Keep only the lines from the top of the listing through the one with "return material", and reproduce them unaltered.

■ ■ ■

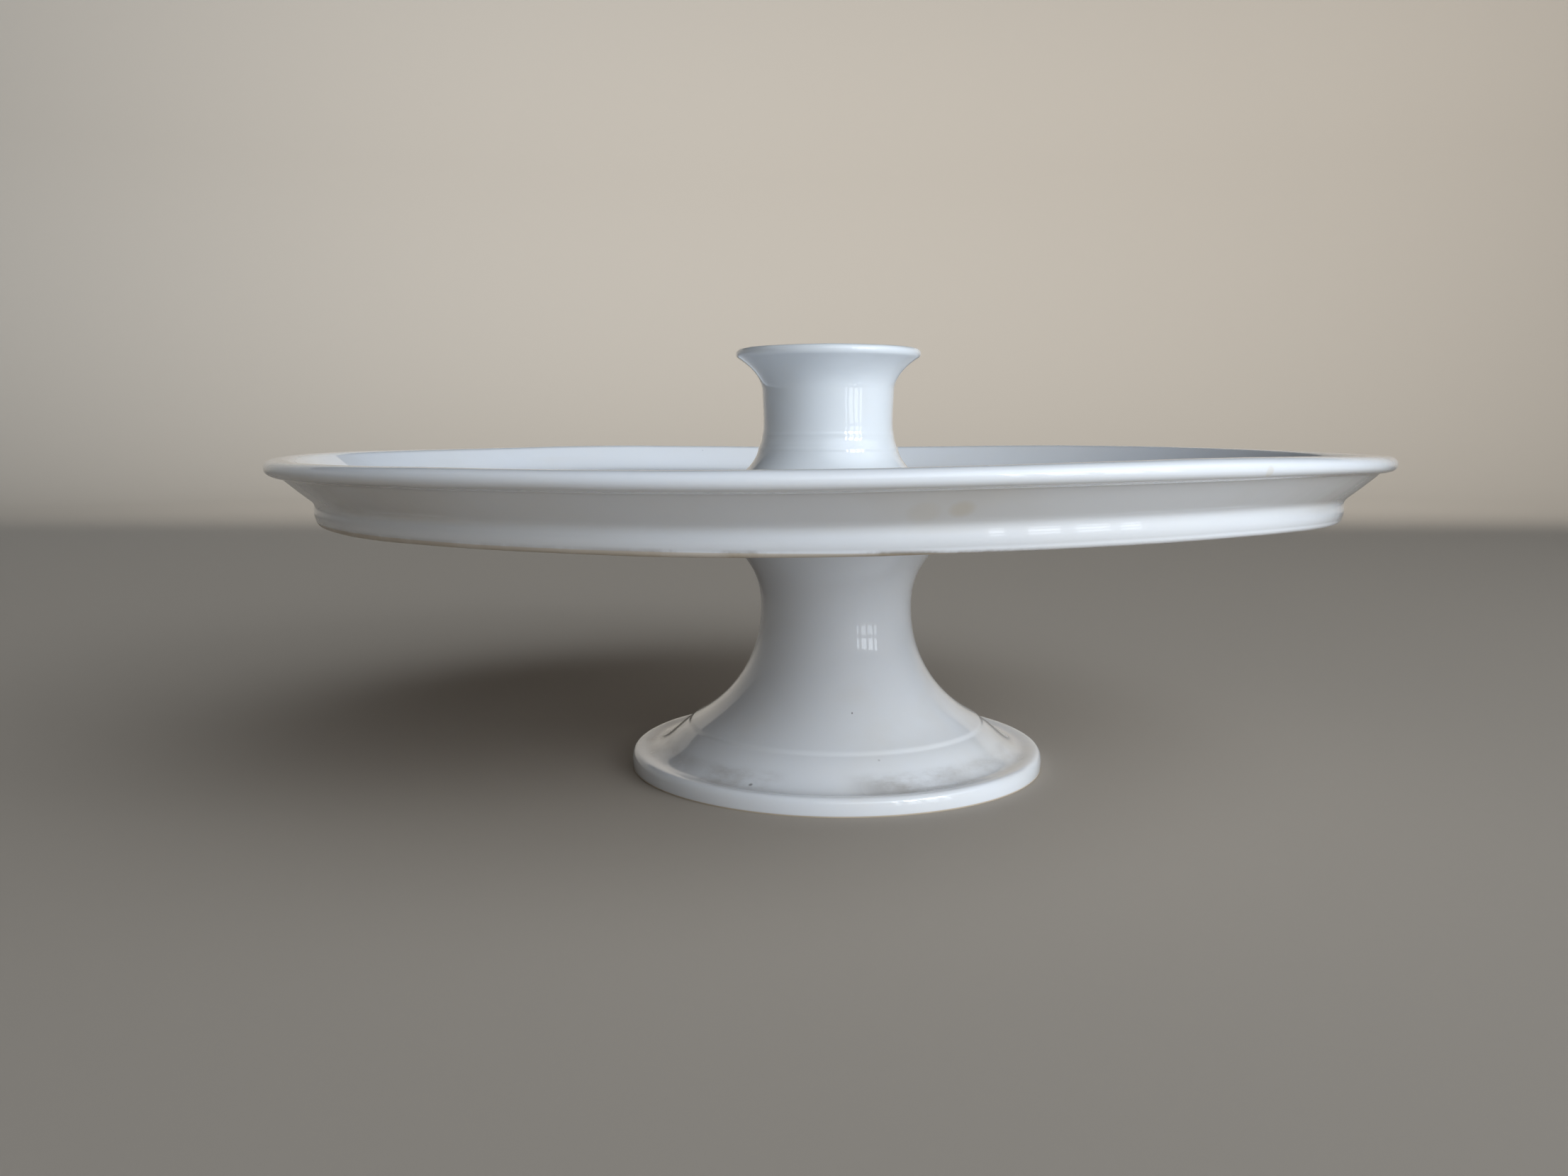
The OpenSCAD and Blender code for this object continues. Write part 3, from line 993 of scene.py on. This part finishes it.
def leather(name):
    material, tree, where = new_material(name)
    net = add(tree, "TexVoronoi", {"Vector": where, "Scale": 1400.0}, feature="DISTANCE_TO_EDGE")
    grain = net.outputs["Distance"]
    smoothness = ramp(tree, grain, 0.0, 0.15)
    surface(tree, {
        "Base Color": mix_colour(tree, smoothness, CREASED_LEATHER, SMOOTH_LEATHER),
        "Roughness": 0.55, "Normal": bump(tree, grain, 0.5, 0.0002),
    })
    return material


worn_brass = brass("worn brass")
pressed_cork = cork("pressed cork")
tanned_leather = leather("tanned leather")
for piece, node in ((tie_rod, "tie_rod"), (cap_nut, "cap_nut"), (cap_washer, "cap_washer"),
                    (clamp_washer, "clamp_washer"), (clamp_nut, "clamp_nut")):
    finish_piece(piece, node, worn_brass)
for piece, node in ((plate_gasket, "plate_gasket"), (cup_gasket, "cup_gasket"),
                    (cork_washer, "cork_washer")):
    finish_piece(piece, node, pressed_cork)
finish_piece(leather_washer, "leather_washer", tanned_leather)

# %% [markdown]
# ## Studio
#
# The floor is a plain pale bowl: flat under the stand and turned up far away in a wide
# cove, so that no sharp horizon shows from any side. A paper roll hung behind a pot does
# the same, but only for one view. The bowl is turned like the pots, and its paint is paler
# near the stand than far away: a painted pool of light, as on a lit floor.

# %% Floor
FLOOR_R = 2600
COVE_R = 700
WALL_TOP = 1150
NEAR_PAINT = colour(0.40, 0.352, 0.30)
FAR_PAINT = colour(0.28, 0.257, 0.228)


def floor_outline():
    return [
        *line(point(1, 0), point(FLOOR_R - COVE_R, 0), 24),
        *arc(point(FLOOR_R - COVE_R, COVE_R), COVE_R, -90, 0, 16),
        point(FLOOR_R, COVE_R),
        point(FLOOR_R, WALL_TOP),
    ]


floor = draw_chain("studio_floor", floor_outline())
spin_round(steps=96)
pick(floor, lambda at: at.xy.length < 2)
bpy.ops.mesh.merge(type="CENTER")
bpy.ops.object.mode_set(mode="OBJECT")
smooth(floor, 180)
paint, tree, where = new_material("pale floor")
reach = add(tree, "VectorMath", {0: where}, operation="LENGTH").outputs["Value"]
surface(tree, {
    # Paler near the stand and darker far away: a painted pool of light.
    "Base Color": mix_colour(tree, ramp(tree, reach, 0.3, 2.2), NEAR_PAINT, FAR_PAINT),
    "Roughness": 0.75,
})
floor.data.materials.append(paint)
floor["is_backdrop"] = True
print(f"{floor.name}: {len(floor.data.polygons)} faces")

# %% [markdown]
# ## Window
#
# Daylight comes from one side only, low on the right, as from a window. White glaze shows
# the shape of a light like a mirror, so one big lamp would give itself away as a plain
# white box. The window is built as columns and rows of lit panes instead, with dark bars
# between them. The panes get brighter towards the top, where a window looks at the sky.
# Lights and the camera are placed in metres, as Blender's own units are.

# %% Area light helper
def area_light(name, place, tilt, facing, size, energy, tint):
    """A rectangular light. Its tilt is 0 when it shines down and 90 when it shines level."""
    deselect()
    bpy.ops.object.light_add(type="AREA", location=place, rotation=(math.radians(tilt), 0, facing))
    light = bpy.context.object
    light.name = name
    light.data.shape = "RECTANGLE"
    light.data.size, light.data.size_y = size
    light.data.energy = energy
    light.data.color = tint
    return light


# %% Window panes
WINDOW_AZIMUTH = 46
WINDOW_FAR = 1.25
WINDOW_SILL = 0.015
COLUMNS = (0.06, 0.155, 0.155, 0.09)
COLUMN_GAPS = (0.09, 0.065, 0.065)
ROWS = ((0.15, 0.8), (0.19, 1.1), (0.26, 4.0))
BAR = 0.065
PANE_WATTS = 11.0
DAYLIGHT = (0.84, 0.92, 1.0)

window_turn = math.radians(WINDOW_AZIMUTH)
to_window = Vector((math.sin(window_turn), -math.cos(window_turn), 0))
along_window = Vector((math.cos(window_turn), math.sin(window_turn), 0))
window_middle = to_window * WINDOW_FAR
side = -(sum(COLUMNS) + sum(COLUMN_GAPS)) / 2
for column, (width, gap) in enumerate(zip(COLUMNS, (*COLUMN_GAPS, 0))):
    up = WINDOW_SILL
    for row, (tall, brightness) in enumerate(ROWS):
        place = window_middle + along_window * (side + width / 2) + Vector((0, 0, up + tall / 2))
        watts = PANE_WATTS * width * tall * brightness
        area_light(f"window_pane_{column}_{row}", place, 90, window_turn, (width, tall), watts, DAYLIGHT)
        up += tall + BAR
    side += width + gap
print(f"window: {len(COLUMNS) * len(ROWS)} panes, {up - BAR:.2f} m up to the top")

# %% [markdown]
# ## Reflector and wall lights
#
# A wide reflector behind the window carries on its light, so that the shading stays soft.
# Two more lights turn away from the stand and only brighten the wall of the bowl, behind
# the stand and behind the window, because a dark wall would swallow the plate's edge. All
# three are hidden from mirror-like reflections: otherwise they would fill the gaps
# between the panes, and the bars of the window would vanish.

# %% Reflector and wall lights
REFLECTOR_H = 0.7
WALL_TINT = (1.0, 0.97, 0.92)
WALL_WATTS = 34


def soft_light(name, place, tilt, facing, size, energy, tint, spread=180):
    """A large light that the glaze doesn't mirror."""
    light = area_light(name, place, tilt, facing, size, energy, tint)
    light.data.spread = math.radians(spread)
    light.visible_glossy = False
    print(f"{name}: {size[0]} x {size[1]} m, {energy} W")


soft_light("reflector", window_middle * 1.4 + Vector((0, 0, REFLECTOR_H / 2 + 0.02)), 90, window_turn,
           (2.4, REFLECTOR_H), 11.5, DAYLIGHT)
soft_light("wall_light_behind", (0.2, 1.0, 1.0), 76, 0, (2.4, 0.5), WALL_WATTS, WALL_TINT, 150)
soft_light("wall_light_in_front", window_middle * 0.9 + Vector((0, 0, 1.0)), 76, window_turn + math.pi,
           (2.8, 0.5), WALL_WATTS, WALL_TINT, 150)

# %% [markdown]
# ## Sky glow
#
# Most of a room's light has bounced, so it comes from everywhere, but more of it from the
# window's side. The world does that without any lamp: a smooth glow round the window's
# direction, and almost black elsewhere, which leaves the far side of the stand in shade.

# %% Sky glow
GLOW_UP = 0.45
GLOW_STRENGTH = 2.3
ROOM_SHADE = colour(0.025, 0.021, 0.018)

world = bpy.data.worlds.new("daylight")
world.use_nodes = True
tree = world.node_tree
tree.nodes.clear()
towards = (to_window + Vector((0, 0, GLOW_UP))).normalized()
direction = add(tree, "TexCoord").outputs["Generated"]
facing = add(tree, "VectorMath", {0: direction, 1: towards}, operation="DOT_PRODUCT").outputs["Value"]
glow = ramp(tree, facing, 0.5, 1.0)
bright_side = colour(*(part * GLOW_STRENGTH for part in DAYLIGHT))
sky = mix_colour(tree, glow, ROOM_SHADE, bright_side)
background = add(tree, "Background", {"Color": sky, "Strength": 1.0})
add(tree, "OutputWorld", {"Surface": background.outputs[0]})
bpy.context.scene.world = world
print(f"{world.name}: brightest towards {WINDOW_AZIMUTH} degrees, strength {GLOW_STRENGTH}")

# %% [markdown]
# ## Camera
#
# The eye is a hand's height above the floor and just above the plate's lip, close in with
# a wide lens, so the near rim looks lower than the far one. The Standard view transform
# shows light in its true proportions, which suits white ware: Filmic and AgX would grey it.

# %% Camera
CAMERA_PLACE = (0, -0.443, 0.116)
SENSOR_WIDTH = 36
LENS = 29.13
LOOK_DOWN = 7.09
LOOK_LEFT = 2.36
ROLL = -0.1

deselect()
bpy.ops.object.camera_add(location=CAMERA_PLACE)
camera = bpy.context.object
camera.data.sensor_width = SENSOR_WIDTH
camera.data.lens = LENS
camera.data.clip_start = 0.01
look = Euler((math.radians(90 - LOOK_DOWN), 0, math.radians(LOOK_LEFT))).to_quaternion()
camera.rotation_mode = "QUATERNION"
camera.rotation_quaternion = look @ Quaternion((0, 0, 1), math.radians(ROLL))
bpy.context.scene.camera = camera
bpy.context.scene.view_settings.view_transform = "Standard"
print(f"camera: {math.degrees(camera.data.angle):.1f} degrees wide, at {CAMERA_PLACE}")

# %% [markdown]
# ## Measuring
#
# The box round all of the stand is measured again, and printed.

# %% Measure
made_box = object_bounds()
for axis, low, high in zip("xyz", made_box[0] / MM, made_box[1] / MM):
    print(f"{axis} from {low:.1f} to {high:.1f} mm")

■ ■ ■

* [Reply]
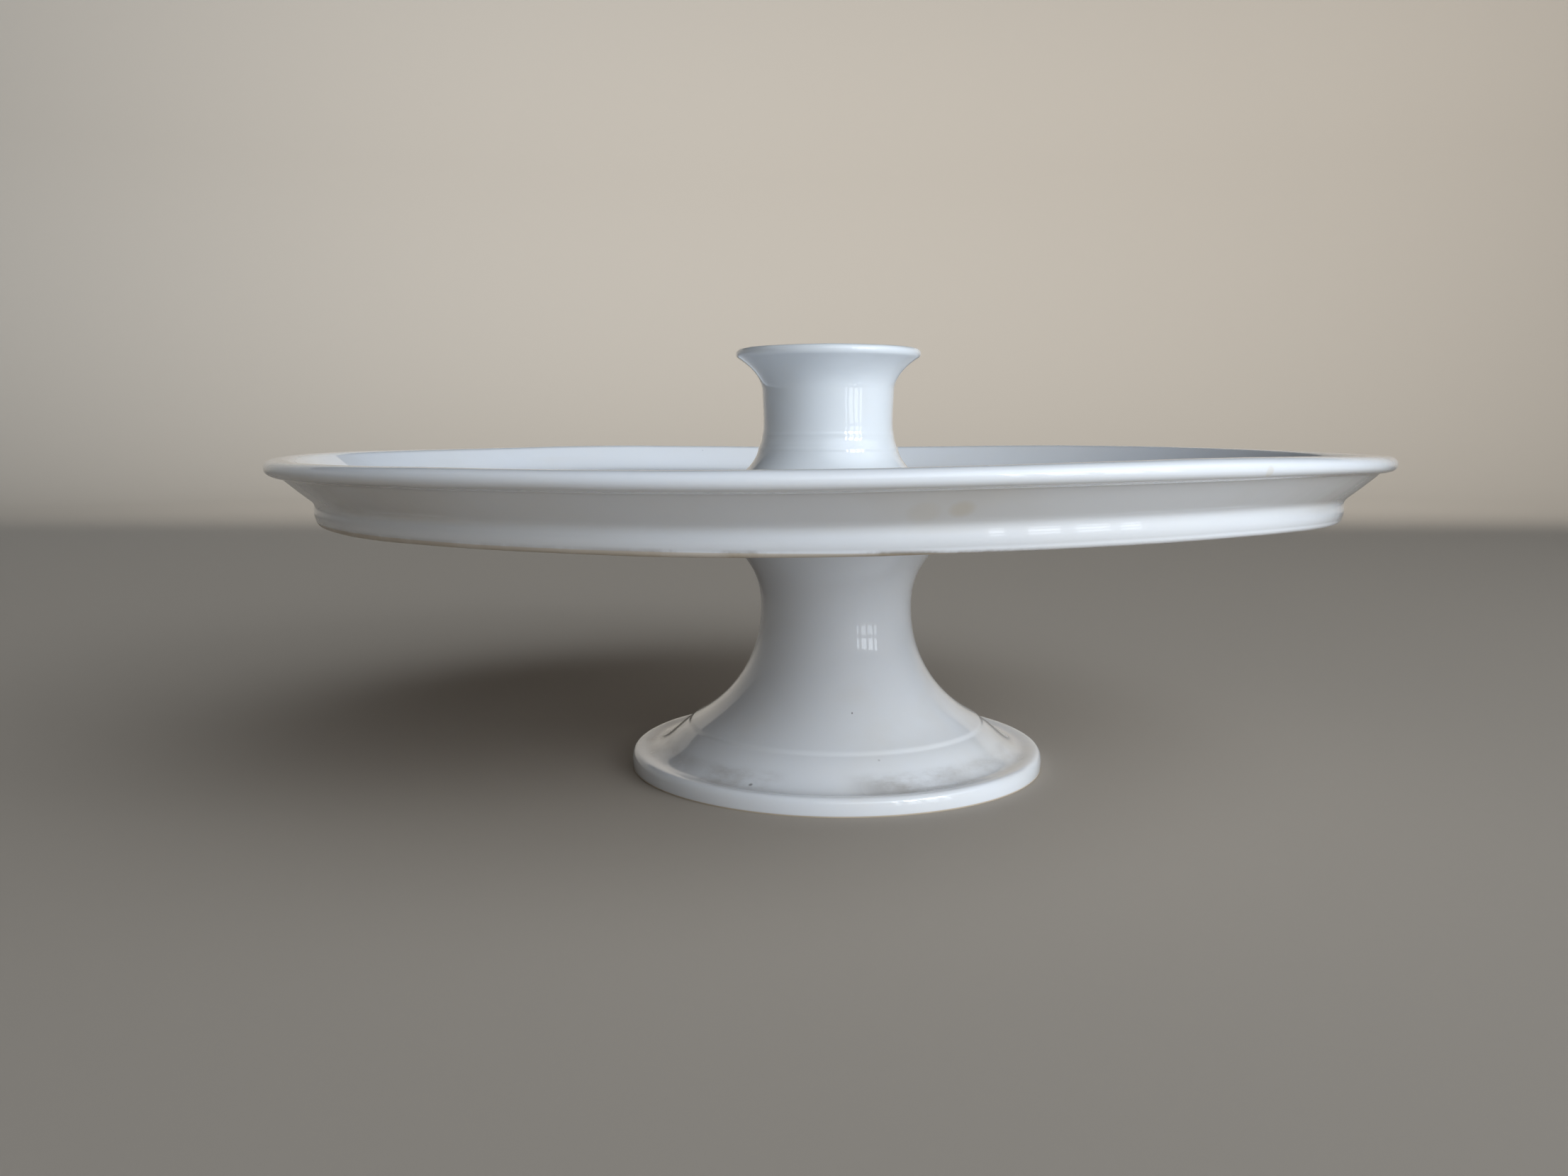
The OpenSCAD and Blender code for this object continues. Write part 3, from line 993 of scene.py on. This part finishes it.
def leather(name):
    material, tree, where = new_material(name)
    net = add(tree, "TexVoronoi", {"Vector": where, "Scale": 1400.0}, feature="DISTANCE_TO_EDGE")
    grain = net.outputs["Distance"]
    smoothness = ramp(tree, grain, 0.0, 0.15)
    surface(tree, {
        "Base Color": mix_colour(tree, smoothness, CREASED_LEATHER, SMOOTH_LEATHER),
        "Roughness": 0.55, "Normal": bump(tree, grain, 0.5, 0.0002),
    })
    return material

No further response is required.